## Given instruction
Print the whole listing exactly.

-- Start of Supplied data --

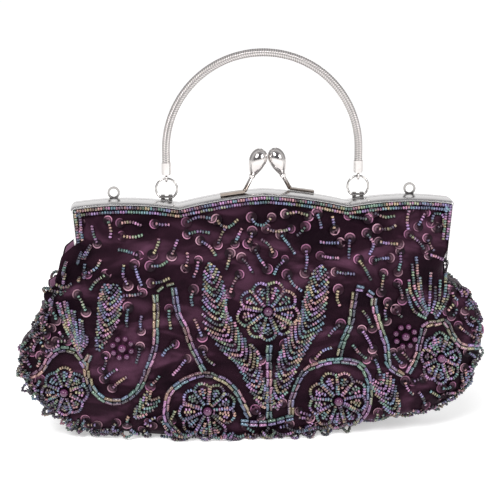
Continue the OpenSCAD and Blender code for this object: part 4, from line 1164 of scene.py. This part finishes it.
# Floor: pale, with a glow that only the camera and reflections see
FLOOR_SIZE = 15000
FLOOR_GLOW = 0.42
floor_mat, tree, shader = material("floor", (0.9, 0.9, 0.9), 0.9, 0.0, {
    "Specular IOR Level": 0, "Emission Color": (*WHITE, 1)})
rays = node(tree, "LightPath", {})
seen = reckon(tree, "MAXIMUM", rays["Is Camera Ray"], rays["Is Glossy Ray"])
wire(shader, {"Emission Strength": reckon(tree, "MULTIPLY", seen, FLOOR_GLOW)})
corners = np.array([[-1, -1, 0], [1, -1, 0], [1, 1, 0], [-1, 1, 0]]) * FLOOR_SIZE
floor = mesh_object("floor", corners, [np.array([[0, 1, 2, 3]])], floor_mat, smooth=False)

# World: white to the camera and dimmer as a light. Metal mirrors a white backdrop behind the clutch, softer
# light at the sides and a dark room in front.
WORLD_LIGHT = 0.42
ROOM = [(0.0, (0.10, 0.10, 0.11)), (0.2, (0.16, 0.15, 0.16)), (0.36, (0.5, 0.5, 0.51)),
        (0.5, (0.85, 0.85, 0.86)), (0.68, (0.45, 0.45, 0.46)), (0.86, (0.25, 0.25, 0.26)), (0.94, WHITE)]
world = bpy.data.worlds.new("world")
bpy.context.scene.world = world
world.use_nodes = True
tree = world.node_tree
rays = node(tree, "LightPath", {})
mirrored = reckon(tree, "MAXIMUM", rays["Is Glossy Ray"], rays["Is Transmission Ray"])
seen = reckon(tree, "MAXIMUM", rays["Is Camera Ray"], mirrored)
way = node(tree, "SeparateXYZ", {0: node(tree, "TexCoord", {})["Generated"]})["Y"]
room = ramp(tree, map_range(tree, way, start=-1), ROOM)
color = node(tree, "Mix", {0: mirrored, 6: (*WHITE, 1), 7: room}, data_type="RGBA")[2]
wire(tree.nodes["Background"], {"Color": color, "Strength": map_range(tree, seen, low=WORLD_LIGHT)})

# Lamps, with places and sizes in metres
LOOK_AT = Vector((0, 0, 0.1))


def area(name, at, size, power):
    data = bpy.data.lights.new(name, "AREA")
    data.shape = "SQUARE"
    data.size = size
    data.energy = power
    ob = bpy.data.objects.new(name, data)
    bpy.context.collection.objects.link(ob)
    ob.location = at
    ob.rotation_euler = (LOOK_AT - Vector(at)).to_track_quat("-Z", "Y").to_euler()


sun = bpy.data.objects.new("sun", bpy.data.lights.new("sun", "SUN"))
sun.data.energy = 1.1
sun.data.angle = math.radians(35)
sun.rotation_euler = (math.radians(38), 0, math.radians(-25))
sun.visible_glossy = False
bpy.context.collection.objects.link(sun)
area("key", (-0.5, -0.9, 0.9), 0.5, 9)
area("fill", (0.7, -0.7, 0.5), 0.4, 4)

-- End of Supplied data --

## Response below
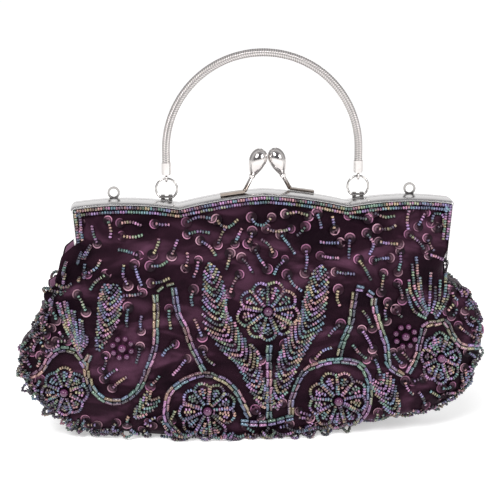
Continue the OpenSCAD and Blender code for this object: part 4, from line 1164 of scene.py. This part finishes it.
# Floor: pale, with a glow that only the camera and reflections see
FLOOR_SIZE = 15000
FLOOR_GLOW = 0.42
floor_mat, tree, shader = material("floor", (0.9, 0.9, 0.9), 0.9, 0.0, {
    "Specular IOR Level": 0, "Emission Color": (*WHITE, 1)})
rays = node(tree, "LightPath", {})
seen = reckon(tree, "MAXIMUM", rays["Is Camera Ray"], rays["Is Glossy Ray"])
wire(shader, {"Emission Strength": reckon(tree, "MULTIPLY", seen, FLOOR_GLOW)})
corners = np.array([[-1, -1, 0], [1, -1, 0], [1, 1, 0], [-1, 1, 0]]) * FLOOR_SIZE
floor = mesh_object("floor", corners, [np.array([[0, 1, 2, 3]])], floor_mat, smooth=False)

# World: white to the camera and dimmer as a light. Metal mirrors a white backdrop behind the clutch, softer
# light at the sides and a dark room in front.
WORLD_LIGHT = 0.42
ROOM = [(0.0, (0.10, 0.10, 0.11)), (0.2, (0.16, 0.15, 0.16)), (0.36, (0.5, 0.5, 0.51)),
        (0.5, (0.85, 0.85, 0.86)), (0.68, (0.45, 0.45, 0.46)), (0.86, (0.25, 0.25, 0.26)), (0.94, WHITE)]
world = bpy.data.worlds.new("world")
bpy.context.scene.world = world
world.use_nodes = True
tree = world.node_tree
rays = node(tree, "LightPath", {})
mirrored = reckon(tree, "MAXIMUM", rays["Is Glossy Ray"], rays["Is Transmission Ray"])
seen = reckon(tree, "MAXIMUM", rays["Is Camera Ray"], mirrored)
way = node(tree, "SeparateXYZ", {0: node(tree, "TexCoord", {})["Generated"]})["Y"]
room = ramp(tree, map_range(tree, way, start=-1), ROOM)
color = node(tree, "Mix", {0: mirrored, 6: (*WHITE, 1), 7: room}, data_type="RGBA")[2]
wire(tree.nodes["Background"], {"Color": color, "Strength": map_range(tree, seen, low=WORLD_LIGHT)})

# Lamps, with places and sizes in metres
LOOK_AT = Vector((0, 0, 0.1))


def area(name, at, size, power):
    data = bpy.data.lights.new(name, "AREA")
    data.shape = "SQUARE"
    data.size = size
    data.energy = power
    ob = bpy.data.objects.new(name, data)
    bpy.context.collection.objects.link(ob)
    ob.location = at
    ob.rotation_euler = (LOOK_AT - Vector(at)).to_track_quat("-Z", "Y").to_euler()


sun = bpy.data.objects.new("sun", bpy.data.lights.new("sun", "SUN"))
sun.data.energy = 1.1
sun.data.angle = math.radians(35)
sun.rotation_euler = (math.radians(38), 0, math.radians(-25))
sun.visible_glossy = False
bpy.context.collection.objects.link(sun)
area("key", (-0.5, -0.9, 0.9), 0.5, 9)
area("fill", (0.7, -0.7, 0.5), 0.4, 4)